-- start --

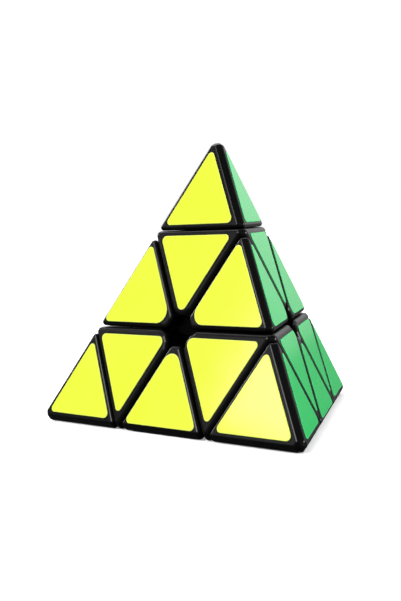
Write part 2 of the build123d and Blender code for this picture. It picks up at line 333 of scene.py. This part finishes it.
def makeLabelTree():
    tree, given, out = newTree(
        "cutLabel", "GeometryNodeTree",
        [("Height", "Float", 0.02), ("Point Radius", "Float", 0.001), ("Base Radius", "Float", 0.001),
         ("Thickness", "Float", 0.0002), ("Rim Round", "Float", 0.0001), ("Corner Steps", "Int", 6),
         ("Finish", "Material", None)],
        [("Mesh", "Geometry")])
    reach = sums(tree, "MULTIPLY", given["Height"], 2 / 3)
    inner = sums(tree, "DIVIDE", given["Height"], 3.0)
    # A three-sided circle, its first corner turned to +Y, which is the one with the point radius
    triangle = put(tree, "GeometryNodeCurvePrimitiveCircle", {"Resolution": 3, "Radius": reach})
    turned = put(tree, "GeometryNodeTransform",
                 {"Geometry": triangle.outputs["Curve"], "Rotation": (0, 0, math.pi / 2)})
    first = sums(tree, "LESS_THAN", put(tree, "GeometryNodeInputIndex").outputs[0], 0.5)
    extra = sums(tree, "SUBTRACT", given["Point Radius"], given["Base Radius"])
    radius = sums(tree, "MULTIPLY_ADD", first, extra, given["Base Radius"])
    rounded = put(tree, "GeometryNodeFilletCurve",
                  {"Curve": turned.outputs[0], "Count": given["Corner Steps"], "Radius": radius}, mode="POLY")
    face = put(tree, "GeometryNodeFillCurve", {"Curve": rounded.outputs[0]}, mode="NGONS").outputs[0]
    position = put(tree, "GeometryNodeInputPosition").outputs[0]
    # The wall, then the rim's quarter round: how far in and how high, in rim roundings. The last level is a
    # narrow flat ring, which keeps the shading of the top flat
    straight = sums(tree, "SUBTRACT", given["Thickness"], given["Rim Round"])
    mesh, top = raised(tree, face, None, straight)
    levels = []
    for step in range(1, labelSizes["rimSteps"] + 1):
        angle = math.pi / 2 * step / labelSizes["rimSteps"]
        levels.append((1 - math.cos(angle), math.sin(angle)))
    levels.append((2.0, 1.0))
    lastRise, lastScale = 0.0, None
    for inset, rise in levels:
        mesh, top = raised(tree, mesh, top, sums(tree, "MULTIPLY", given["Rim Round"], rise - lastRise))
        drawnIn = sums(tree, "DIVIDE", sums(tree, "MULTIPLY", given["Rim Round"], inset), inner)
        scale = sums(tree, "SUBTRACT", 1.0, drawnIn)
        step = scale if lastScale is None else sums(tree, "DIVIDE", scale, lastScale)
        lastRise, lastScale = rise, scale
        spread = put(tree, "ShaderNodeCombineXYZ", {"X": step, "Y": step, "Z": 1.0}).outputs[0]
        moved = put(tree, "ShaderNodeVectorMath", {0: position, 1: spread}, operation="MULTIPLY").outputs[0]
        mesh = put(tree, "GeometryNodeSetPosition",
                   {"Geometry": mesh, "Selection": top, "Position": moved}).outputs[0]
    # rim marks the faces where the vinyl finish paints its highlight and raises the roughness
    notTop = put(tree, "FunctionNodeBooleanMath", {0: top}, operation="NOT").outputs[0]
    mesh = put(tree, "GeometryNodeStoreNamedAttribute", {"Geometry": mesh, "Name": "rim", "Value": notTop},
               data_type="FLOAT", domain="FACE").outputs[0]
    under = put(tree, "GeometryNodeFlipFaces", {"Mesh": face}).outputs[0]
    joined = put(tree, "GeometryNodeJoinGeometry", {0: mesh})
    tree.links.new(under, joined.inputs[0])
    merged = put(tree, "GeometryNodeMergeByDistance",
                 {"Geometry": joined.outputs[0], "Distance": labelSizes["mergeDistance"]})
    real = put(tree, "GeometryNodeRealizeInstances", {"Geometry": merged.outputs[0]})
    finished = put(tree, "GeometryNodeSetMaterial",
                   {"Geometry": real.outputs[0], "Material": given["Finish"]})
    tree.links.new(finished.outputs[0], out["Mesh"])
    return tree


def grow(tree, name, values):
    # The tree's result as a plain mesh object, its modifier gone
    seedMesh = bpy.data.meshes.new(name + "_start")
    holder = bpy.data.objects.new(name + "_start", seedMesh)
    bpy.context.scene.collection.objects.link(holder)
    modifier = holder.modifiers.new("grow", "NODES")
    modifier.node_group = tree
    for item in tree.interface.items_tree:
        if item.in_out == "INPUT" and item.name in values:
            modifier[item.identifier] = values[item.name]
    bpy.context.view_layer.update()
    grown = holder.evaluated_get(bpy.context.evaluated_depsgraph_get())
    mesh = bpy.data.meshes.new_from_object(grown)
    bpy.data.objects.remove(holder)
    bpy.data.meshes.remove(seedMesh)
    mesh.name = name
    made = bpy.data.objects.new(name, mesh)
    bpy.context.scene.collection.objects.link(made)
    return made


def smooth(mesh, angle):
    for polygon in mesh.polygons:
        polygon.use_smooth = True
    mesh.set_sharp_from_angle(angle=math.radians(angle))


def span(node, direction):
    # How far the CAD node reaches along a direction
    reach = [direction.dot(vertex.co) for vertex in nodes[node].data.vertices]
    return min(reach), max(reach)


labelTree = makeLabelTree()
stickers = [name for name in nodes if name.startswith("sticker_")]
for node in stickers:
    kind, where, colour = node.split("_")[1:]
    sizes = labelSizes[kind]
    opposite = next(letter for letter, side in sideColours.items() if side == colour)
    outward = -corners[opposite]
    piece = sum((corners[letter] for letter in where), Vector())
    along = (piece - outward * outward.dot(piece)).normalized()
    if kind != "tip":
        along = -along
    across = along.cross(outward)
    low, high = span(node, outward)
    base, point = span(node, along)
    height = point + sizes["pointRadius"] - base
    label = grow(labelTree, node.replace("sticker", "label"), {
        "Height": height, "Point Radius": sizes["pointRadius"], "Base Radius": sizes["baseRadius"],
        "Thickness": high - low, "Rim Round": labelSizes["rimRound"],
        "Corner Steps": labelSizes["cornerSteps"], "Finish": vinyls[colour]})
    middle = outward * low + along * (base + height / 3)
    label.data.transform(Matrix((across, along, outward)).transposed().to_4x4())
    label.data.transform(Matrix.Translation(middle))
    smooth(label.data, labelSizes["smoothAngle"])
    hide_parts(node)
    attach(label, bodyOf[node])
print("labels cut:", len(stickers))

# Floor, light and camera

floorPlan = {
    "radius": 4.0,
    "sides": 128,
    "colour": (0.97, 0.97, 0.97),
    "tone": (0.9555, 0.9555, 0.9555),
    "cloudSize": 0.3,
    "grainSize": 0.004,
    "reflected": (0.07, 0.07, 0.07),  # what the object mirrors is kept dim
    "lift": 0.3,  # leaves only a soft contact shadow
    "roughness": 0.8,
    "specular": 0.1,
}
floorMesh = bpy.data.meshes.new("floor")
ring = []
for place in range(floorPlan["sides"]):
    around = 2 * math.pi * place / floorPlan["sides"]
    ring.append((floorPlan["radius"] * math.cos(around), floorPlan["radius"] * math.sin(around), cadBox[0].z))
floorMesh.from_pydata(ring, [], [tuple(range(floorPlan["sides"]))])
floor = bpy.data.objects.new("floor", floorMesh)
bpy.context.scene.collection.objects.link(floor)
floorFinish, floorNodes, floorShader = newFinish("paleFloor")
floorCloud = grained(floorNodes, floorPlan["cloudSize"], floorPlan["grainSize"], 11.0)["Cloud"]
paleColour = blended(floorNodes, floorCloud, floorPlan["colour"], floorPlan["tone"])
seenFloor = put(floorNodes, "ShaderNodeLightPath").outputs["Is Camera Ray"]
floorNodes.links.new(blended(floorNodes, seenFloor, floorPlan["reflected"], paleColour),
                     floorShader.inputs["Base Color"])
floorShader.inputs["Emission Color"].default_value = (1, 1, 1, 1)
floorNodes.links.new(sums(floorNodes, "MULTIPLY", seenFloor, floorPlan["lift"]),
                     floorShader.inputs["Emission Strength"])
floorShader.inputs["Roughness"].default_value = floorPlan["roughness"]
floorShader.inputs["Specular IOR Level"].default_value = floorPlan["specular"]
floorMesh.materials.append(floorFinish)

# The key lights the front, the right sun the green side, the left sun the back and the tops, and the side
# sun draws the thin streaks along the black bars
sunPlans = [
    {"name": "keySun", "from": (-0.08, -0.75, 0.66), "power": 3.08, "spread": 24},
    {"name": "rightSun", "from": (0.86, 0.45, 0.26), "power": 3.65, "spread": 24},
    {"name": "leftSun", "from": (-0.50, 0.28, 0.82), "power": 1.6, "spread": 45},
    {"name": "sideSun", "from": (-0.89, -0.20, 0.39), "power": 0.9, "spread": 12},
]
for plan in sunPlans:
    sun = bpy.data.lights.new(plan["name"], "SUN")
    sun.energy, sun.angle = plan["power"], math.radians(plan["spread"])
    holder = bpy.data.objects.new(plan["name"], sun)
    holder.rotation_euler = Vector(plan["from"]).to_track_quat("Z", "Y").to_euler()
    bpy.context.scene.collection.objects.link(holder)

# A small panel that the front side mirrors near corner c
panelPlan = {
    "azimuth": 232.0,
    "elevation": 22.6,
    "distance": 1.0,
    "width": 0.13,
    "height": 0.17,
    "tilt": -5,
    "power": 0.42,
}
panel = bpy.data.lights.new("frontPanel", "AREA")
panel.shape, panel.size, panel.size_y = "RECTANGLE", panelPlan["width"], panelPlan["height"]
panel.energy = panelPlan["power"]
panelHolder = bpy.data.objects.new("frontPanel", panel)
level, around = math.radians(panelPlan["elevation"]), math.radians(panelPlan["azimuth"])
panelHolder.location = panelPlan["distance"] * Vector(
    (math.cos(level) * math.cos(around), math.cos(level) * math.sin(around), math.sin(level)))
panelTurn = panelHolder.location.to_track_quat("Z", "Y").to_matrix()
panelHolder.rotation_euler = (panelTurn @ Matrix.Rotation(math.radians(panelPlan["tilt"]), 3, "Z")).to_euler()
panelHolder.visible_camera = False
bpy.context.scene.collection.objects.link(panelHolder)

# A dim room, brighter behind the object and brightest high up there; the camera sees it white
worldPlan = {
    "front": 0.14,
    "backLow": 0.42,
    "backHigh": 0.82,
    "seen": 1.0,
    "backStart": 0.3,
    "backFull": 0.85,
    "lowest": -0.04,
    "highest": 0.18,
}
world = bpy.data.worlds.new("studio")
bpy.context.scene.world = world
world.use_nodes = True
worldTree = world.node_tree
worldTree.nodes.clear()
direction = put(worldTree, "ShaderNodeTexCoord").outputs["Generated"]
reach = put(worldTree, "ShaderNodeSeparateXYZ", {0: direction}).outputs
backGlow = put(worldTree, "ShaderNodeMapRange",
               {"Value": reach["Z"], "From Min": worldPlan["lowest"], "From Max": worldPlan["highest"],
                "To Min": worldPlan["backLow"], "To Max": worldPlan["backHigh"]},
               interpolation_type="SMOOTHSTEP").outputs[0]
glow = put(worldTree, "ShaderNodeMapRange",
           {"Value": reach["Y"], "From Min": worldPlan["backStart"], "From Max": worldPlan["backFull"],
            "To Min": worldPlan["front"], "To Max": backGlow},
           interpolation_type="SMOOTHSTEP").outputs[0]
roomLight = put(worldTree, "ShaderNodeBackground", {"Color": (1, 1, 1, 1), "Strength": glow})
backdrop = put(worldTree, "ShaderNodeBackground", {"Color": (1, 1, 1, 1), "Strength": worldPlan["seen"]})
seen = put(worldTree, "ShaderNodeLightPath").outputs["Is Camera Ray"]
mixed = put(worldTree, "ShaderNodeMixShader", {0: seen, 1: roomLight.outputs[0], 2: backdrop.outputs[0]})
put(worldTree, "ShaderNodeOutputWorld", {"Surface": mixed.outputs[0]})
bpy.context.scene.view_settings.view_transform = "Standard"

cameraPlan = {
    "place": (0.21187, -0.23922, 0.03658),
    "right": (0.73635, 0.67525, -0.04275),
    "up": (-0.01730, 0.08196, 0.99649),
    "lens": 68.28,
    "nearest": 0.01,
}
camera = bpy.data.objects.new("camera", bpy.data.cameras.new("camera"))
bpy.context.scene.collection.objects.link(camera)
right, up = Vector(cameraPlan["right"]).normalized(), Vector(cameraPlan["up"]).normalized()
turn = Matrix((right, up, right.cross(up))).transposed().to_4x4()
camera.matrix_world = Matrix.Translation(cameraPlan["place"]) @ turn
camera.data.lens = cameraPlan["lens"]
camera.data.clip_start = cameraPlan["nearest"]
bpy.context.scene.camera = camera
print("stage, light and camera set")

-- end --

PROBLEM REQUIREMENTS: Emit only the lines from the one containing "attach(label, bodyOf[node])" through the one containing "# Floor, light and camera", copied exactly.

OUTPUT FOR THIS TASK:
    attach(label, bodyOf[node])
print("labels cut:", len(stickers))

# Floor, light and camera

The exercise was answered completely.